7 avril 2017 | Mise à jour le 7 avril 2017
Partie du royaume de Yougoslavie jusqu'en 1941, sous occupation hongroise jusqu'en 1945, le Prekmurje intègre la Slovénie au sein de la Fédération yougoslave de Tito. Terre natale de Feri Lainšček, il y situe Halgato, truculent roman sur la communauté rom, récemment traduit en français.
Ce 8 avril marque la célébration de la Journée internationale des Roms, instaurée lors du Congrès mondial tzigane qui débuta à cette date, en 1971 à Londres et est désormais fêtée chaque année par toutes les communautés roms dans le monde.

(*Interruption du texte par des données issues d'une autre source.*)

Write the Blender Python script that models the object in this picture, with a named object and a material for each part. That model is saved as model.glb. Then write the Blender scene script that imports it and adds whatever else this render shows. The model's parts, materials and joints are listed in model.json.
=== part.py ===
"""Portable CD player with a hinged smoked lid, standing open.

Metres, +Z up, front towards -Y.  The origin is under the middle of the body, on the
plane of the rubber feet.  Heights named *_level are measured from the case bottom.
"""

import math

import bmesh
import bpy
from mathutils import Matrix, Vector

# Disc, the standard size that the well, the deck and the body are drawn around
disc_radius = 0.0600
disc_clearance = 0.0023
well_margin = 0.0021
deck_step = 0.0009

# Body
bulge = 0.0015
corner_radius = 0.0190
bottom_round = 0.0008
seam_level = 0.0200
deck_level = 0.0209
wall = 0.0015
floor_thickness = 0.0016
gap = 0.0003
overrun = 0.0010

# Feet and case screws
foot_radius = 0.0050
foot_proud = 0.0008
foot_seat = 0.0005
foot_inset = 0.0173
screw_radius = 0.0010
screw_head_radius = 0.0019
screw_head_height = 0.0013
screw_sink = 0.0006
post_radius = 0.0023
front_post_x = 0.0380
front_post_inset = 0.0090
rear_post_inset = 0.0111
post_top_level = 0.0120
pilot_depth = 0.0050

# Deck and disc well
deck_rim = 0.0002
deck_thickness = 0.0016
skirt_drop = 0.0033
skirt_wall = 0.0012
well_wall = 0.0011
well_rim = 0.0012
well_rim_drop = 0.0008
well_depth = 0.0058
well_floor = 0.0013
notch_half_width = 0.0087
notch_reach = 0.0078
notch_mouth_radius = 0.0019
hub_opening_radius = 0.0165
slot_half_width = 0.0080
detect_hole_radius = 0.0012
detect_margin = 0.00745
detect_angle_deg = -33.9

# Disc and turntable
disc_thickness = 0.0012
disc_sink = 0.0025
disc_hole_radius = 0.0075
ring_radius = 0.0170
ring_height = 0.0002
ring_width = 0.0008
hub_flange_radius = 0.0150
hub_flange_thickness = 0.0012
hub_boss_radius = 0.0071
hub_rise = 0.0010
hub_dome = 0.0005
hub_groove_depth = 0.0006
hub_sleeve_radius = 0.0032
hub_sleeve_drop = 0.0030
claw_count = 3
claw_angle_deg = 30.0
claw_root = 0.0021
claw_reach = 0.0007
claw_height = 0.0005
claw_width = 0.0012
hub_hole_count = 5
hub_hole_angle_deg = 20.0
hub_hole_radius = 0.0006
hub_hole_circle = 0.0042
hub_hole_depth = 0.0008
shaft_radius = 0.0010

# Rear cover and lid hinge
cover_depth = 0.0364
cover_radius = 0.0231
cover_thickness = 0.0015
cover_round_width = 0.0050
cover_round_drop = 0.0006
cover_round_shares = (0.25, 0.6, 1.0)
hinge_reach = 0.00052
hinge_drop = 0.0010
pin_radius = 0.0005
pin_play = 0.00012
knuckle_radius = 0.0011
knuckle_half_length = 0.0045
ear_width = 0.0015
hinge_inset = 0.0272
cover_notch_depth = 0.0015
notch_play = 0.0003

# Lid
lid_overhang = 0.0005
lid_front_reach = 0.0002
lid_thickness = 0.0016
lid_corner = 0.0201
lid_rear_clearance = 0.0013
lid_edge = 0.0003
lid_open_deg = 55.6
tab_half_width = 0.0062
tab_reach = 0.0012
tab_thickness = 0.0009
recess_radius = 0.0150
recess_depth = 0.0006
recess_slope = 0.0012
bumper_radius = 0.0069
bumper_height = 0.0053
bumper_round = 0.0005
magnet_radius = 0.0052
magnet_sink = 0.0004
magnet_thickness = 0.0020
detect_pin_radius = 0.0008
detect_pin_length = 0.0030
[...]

Occasion opportune de publier en français l'un des livres de l'écrivain, journaliste et homme politique slovène Feri Lainšček, très populaire dans son pays et qui porte une attention particulière à la population rom bien intégrée en Prekmurje.

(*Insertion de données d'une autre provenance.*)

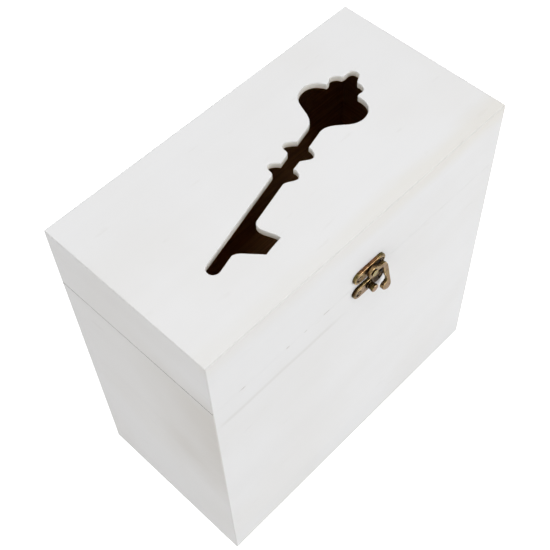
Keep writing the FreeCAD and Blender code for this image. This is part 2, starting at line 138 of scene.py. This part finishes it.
class Shader:
    """A short way to write a material's node tree: most calls add nodes and return their output."""

    def __init__(self, name):
        self.material = bpy.data.materials.new(name)
        self.material.use_nodes = True
        self.tree = self.material.node_tree
        self.tree.nodes.clear()
        self.output = self.tree.nodes.new("ShaderNodeOutputMaterial")

    def node(self, kind, settings=None, **inputs):
        made = self.tree.nodes.new(kind)
        for key, value in (settings or {}).items():
            setattr(made, key, value)
        for key, value in inputs.items():
            self.feed(made.inputs[key.replace("_", " ")], value)
        return made

    def feed(self, socket, value):
        if isinstance(value, bpy.types.NodeSocket):
            self.tree.links.new(value, socket)
        elif socket.type == "RGBA" and len(value) == 3:
            socket.default_value = (*value, 1.0)
        else:
            socket.default_value = value

    # Arithmetic on single values

    def math(self, operation, *values):
        made = self.node("ShaderNodeMath", {"operation": operation})
        for socket, value in zip(made.inputs, values):
            self.feed(socket, value)
        return made.outputs[0]

    def plus(self, first, second):
        return self.math("ADD", first, second)

    def minus(self, first, second):
        return self.math("SUBTRACT", first, second)

    def times(self, first, *others):
        product = first
        for other in others:
            product = self.math("MULTIPLY", product, other)
        return product

    def size(self, value):
        return self.math("ABSOLUTE", value)

    def apart(self, first, second):
        return self.size(self.minus(first, second))

    def least(self, first, second):
        return self.math("MINIMUM", first, second)

    def greatest(self, first, second):
        return self.math("MAXIMUM", first, second)

    def ramp(self, value, low, high, start=0.0, end=1.0):
        """Smooth step of value between low and high, from start to end."""
        made = self.node("ShaderNodeMapRange", {"interpolation_type": "SMOOTHSTEP"}, Value=value,
                         From_Min=low, From_Max=high, To_Min=start, To_Max=end)
        return made.outputs[0]

    # Places and directions

    def place(self):
        """Position in the box's own frame, so that grain travels with a moving board."""
        return self.node("ShaderNodeTexCoord").outputs["Object"]

    def axes(self, vector):
        made = self.node("ShaderNodeSeparateXYZ", Vector=vector)
        return made.outputs[0], made.outputs[1], made.outputs[2]

    def vector(self, x, y, z):
        return self.node("ShaderNodeCombineXYZ", X=x, Y=y, Z=z).outputs[0]

    def vector_math(self, operation, first, second):
        made = self.node("ShaderNodeVectorMath", {"operation": operation})
        self.feed(made.inputs[0], first)
        self.feed(made.inputs[1], second)
        return made

    def scaled(self, vector, scale):
        return self.vector_math("MULTIPLY", vector, scale).outputs["Vector"]

    def moved(self, vector, offset):
        return self.vector_math("ADD", vector, offset).outputs["Vector"]

    def distance(self, first, second):
        return self.vector_math("DISTANCE", first, second).outputs["Value"]

    def alignment(self, first, second):
        return self.vector_math("DOT_PRODUCT", first, second).outputs["Value"]

    def world_normal(self):
        return self.node("ShaderNodeNewGeometry").outputs["Normal"]

    def own_normal(self):
        """The surface normal along each axis of the box, which turns with a moving piece."""
        turned = self.node("ShaderNodeVectorTransform", {
            "vector_type": "NORMAL", "convert_from": "WORLD", "convert_to": "OBJECT",
        }, Vector=self.world_normal())
        return self.axes(turned.outputs[0])

    def own_slopes(self):
        return [self.size(part) for part in self.own_normal()]

    # Textures, colours and the surface

    def noise(self, vector, scale, detail=3.0, roughness=0.5, distortion=0.0):
        made = self.node("ShaderNodeTexNoise", Vector=vector, Scale=scale, Detail=detail,
                         Roughness=roughness, Distortion=distortion)
        return made.outputs["Fac"]

    def mix(self, factor, first, second, blend="MIX"):
        made = self.node("ShaderNodeMix", {"data_type": "RGBA", "blend_type": blend})
        self.feed(made.inputs[0], factor)
        self.feed(made.inputs[6], first)
        self.feed(made.inputs[7], second)
        return made.outputs[2]

    def bump(self, height, distance, strength, normal=None):
        made = self.node("ShaderNodeBump", Height=height, Distance=distance, Strength=strength)
        if normal is not None:
            self.feed(made.inputs["Normal"], normal)
        return made.outputs[0]

    def finish(self, **inputs):
        surface = self.node("ShaderNodeBsdfPrincipled", **inputs)
        self.tree.links.new(surface.outputs[0], self.output.inputs["Surface"])
        return self.material


# ------------------------------------------------------------------- the wood

def depth_below_surface(shader, place):
    """Distance inward from the nearest upright face, or from the top, of the closed box."""
    x, y, z = shader.axes(place)
    from_ends = shader.minus(HALF_LENGTH, shader.size(x))
    from_sides = shader.minus(HALF_DEPTH, shader.size(y))
    from_top = shader.minus(HEIGHT, z)
    return shader.least(shader.least(from_ends, from_sides), from_top)


def wood_grain(shader, place, stretch):
    """Long figure, fine fibres and short dark pores, drawn out along the board's grain."""
    along = shader.scaled(place, stretch)
    figure = shader.noise(along, scale=45.0, detail=4.0, distortion=0.5)
    fibre = shader.noise(along, scale=520.0, roughness=0.6)
    elsewhere = shader.moved(place, (0.31, 0.74, 0.12))
    half_as_long = shader.scaled(elsewhere, [math.sqrt(part) for part in stretch])
    pores = shader.noise(half_as_long, scale=260.0, detail=1.0, roughness=0.4)
    return figure, fibre, shader.ramp(pores, 0.70, 0.80)


def thin_wash_at_front_arris(shader, place):
    """How far the wash has rubbed thin beside the lid's top front arris, more so to the right."""
    x, y, z = shader.axes(place)
    from_arris = shader.plus(shader.plus(y, HALF_DEPTH), shader.minus(HEIGHT, z))
    patchy = shader.noise(shader.scaled(place, (0.35, 1.0, 1.0)), scale=55.0)
    ragged = shader.plus(from_arris, shader.times(patchy, -16 * MM))
    band = shader.ramp(ragged, 8 * MM, -5 * MM)
    rightward = shader.ramp(x, -HALF_LENGTH, HALF_LENGTH, start=0.35)
    return shader.times(band, rightward)


def painted_shade_on_arris(shader, with_uprights):
    """Painted shade: one on the rounding between two faces, nothing on the faces themselves, so
    that the rounding does not light up brighter than the faces.
    """
    x, y, z = shader.own_slopes()
    bend = shader.times(z, shader.plus(x, y))
    if with_uprights:
        bend = shader.plus(bend, shader.times(x, y))
    return shader.ramp(bend, 0.12, 0.42)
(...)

Écrit en 1991 et situé en 1948 – d'où l'utilisation de l'appellation « tsigane », conformes aux normes de l'époque – Halgato est à mi-chemin du conte et du roman populaire, qui nous brosse en une langue poétique le destin d'un enfant tsigane, violoniste virtuose.
Le jeune Halgato (mot qui désigne aussi une forme musicale tsigane) vient de perdre son père, Mariška le Violoneux, dans des circonstances floues. A-t-il été victime de l'OZNA (la police politique), est-il seulement vraiment mort ?

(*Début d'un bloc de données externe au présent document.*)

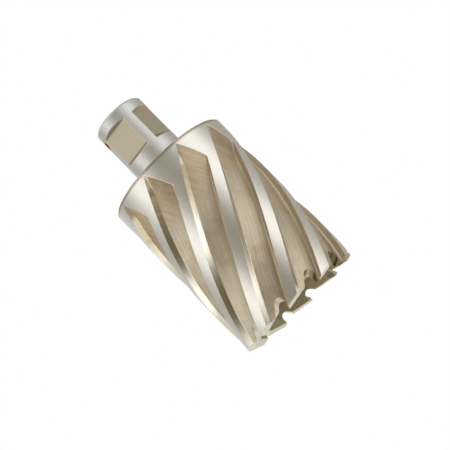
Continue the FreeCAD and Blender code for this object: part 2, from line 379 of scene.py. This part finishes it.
# Soft boxes. Two tall rectangular lamps with white fronts, to the left and right of the camera. The lands
# mirror them as two broad bright bands.
BOX_WIDTH = 0.55
BOX_HEIGHT = 1.4
BOX_DISTANCE = 0.75
BOX_RISE = math.radians(5)
BOX_BRIGHTNESS = 1.25         # as a multiple of the white paper's
TOOL_MIDDLE = Vector((0, 0, 0.044))


def soft_box(name, bearing):
    """A rectangular lamp that faces the tool."""
    lamp = bpy.data.lights.new(name, "AREA")
    lamp.shape = "RECTANGLE"
    lamp.size = BOX_WIDTH
    lamp.size_y = BOX_HEIGHT
    lamp.energy = BOX_BRIGHTNESS * math.pi * BOX_WIDTH * BOX_HEIGHT
    box = bpy.data.objects.new(name, lamp)
    away = (way(bearing) + Vector((0, 0, math.tan(BOX_RISE)))).normalized()
    box.location = TOOL_MIDDLE + away * BOX_DISTANCE
    box.rotation_euler = away.to_track_quat("Z", "Y").to_euler()
    box.visible_camera = False
    bpy.context.scene.collection.objects.link(box)


soft_box("soft_box_left", math.radians(-54))
soft_box("soft_box_right", math.radians(57))


# Camera. It looks up at the cutter from just below the teeth, and is rolled so that the tool lies across the
# picture with its teeth at the lower right.
CAMERA_DISTANCE = 0.38505
CAMERA_HEIGHT = -0.03115
CAMERA_ROLL = math.radians(-44.59)
AIM_ASIDE = 0.00028
AIM_HEIGHT = 0.03623
FOCAL_LENGTH = 95.37

eye = way(0) * CAMERA_DISTANCE + Vector((0, 0, CAMERA_HEIGHT))
aim = way(math.radians(90)) * AIM_ASIDE + Vector((0, 0, AIM_HEIGHT))
ahead = (aim - eye).normalized()
across = ahead.cross(Vector((0, 0, 1))).normalized()
across.rotate(Matrix.Rotation(-CAMERA_ROLL, 3, ahead))
camera = bpy.data.objects.new("camera", bpy.data.cameras.new("camera"))
camera.data.lens = FOCAL_LENGTH
camera.data.clip_end = 20
camera.matrix_world = Matrix((across, across.cross(ahead), -ahead)).transposed().to_4x4()
camera.location = eye
bpy.context.scene.collection.objects.link(camera)
bpy.context.scene.camera = camera
bpy.context.scene.view_settings.view_transform = "Standard"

Avant son grand départ : « Mariška le Violoneux exécuta son dernier halgato près du grand feu de camp (…) Mariška fit vibrer sa corde la plus fine pour les femmes et les jeunes filles accroupies dans l'obscurité ou lorgnant par les fenêtres. Et pour la marmaille qui ne savait pas encore que cet air se déposerait subrepticement dans leur âme et que beaucoup vivraient sa tristesse jusqu'à leur mort. »
Mariška aura eu le temps – dans l'urgence de celui qui doit absolument transmettre – d'inculquer à son fils tout ce qu'un violoniste doit savoir et de lui léguer son étonnant violon blanc.
Lorsque Tereza, la mère d'Halgato, s'amourache du rémouleur Bumbaš qui s'installe avec elle dans leur campement, la famille s'agrandit. Bumbaš a deux filles, Fana et Ana, et un fils, Pišti, qui devient le grand ami d'Halgato. Mais la carriole du rémouleur, tirée par l'âne Cricri, ne saurait suffire à nourrir ces bouches affamées, ni permettre à Pišti, doué pour l'école, de poursuivre ses études…
La solution viendra-t-elle du « Merle blanc », le violon d'Halgato, et la destinée de cette turbulente famille recomposée sera-t-elle meilleure que celle des générations qui les ont précédées ?
En signant ce délicieux roman picaresque où la poésie le dispute à l'humour Feri Lainšček donne vie à une population stigmatisée, pourchassée, dévalorisée, exclue, qui garde malgré tout un formidable appétit de vivre et une belle humanité.
Halgato, de Feri Lainšček,
traduit du slovène par Liza Japelj-Carone. Éditions Phébus, 224 pages, 18 €.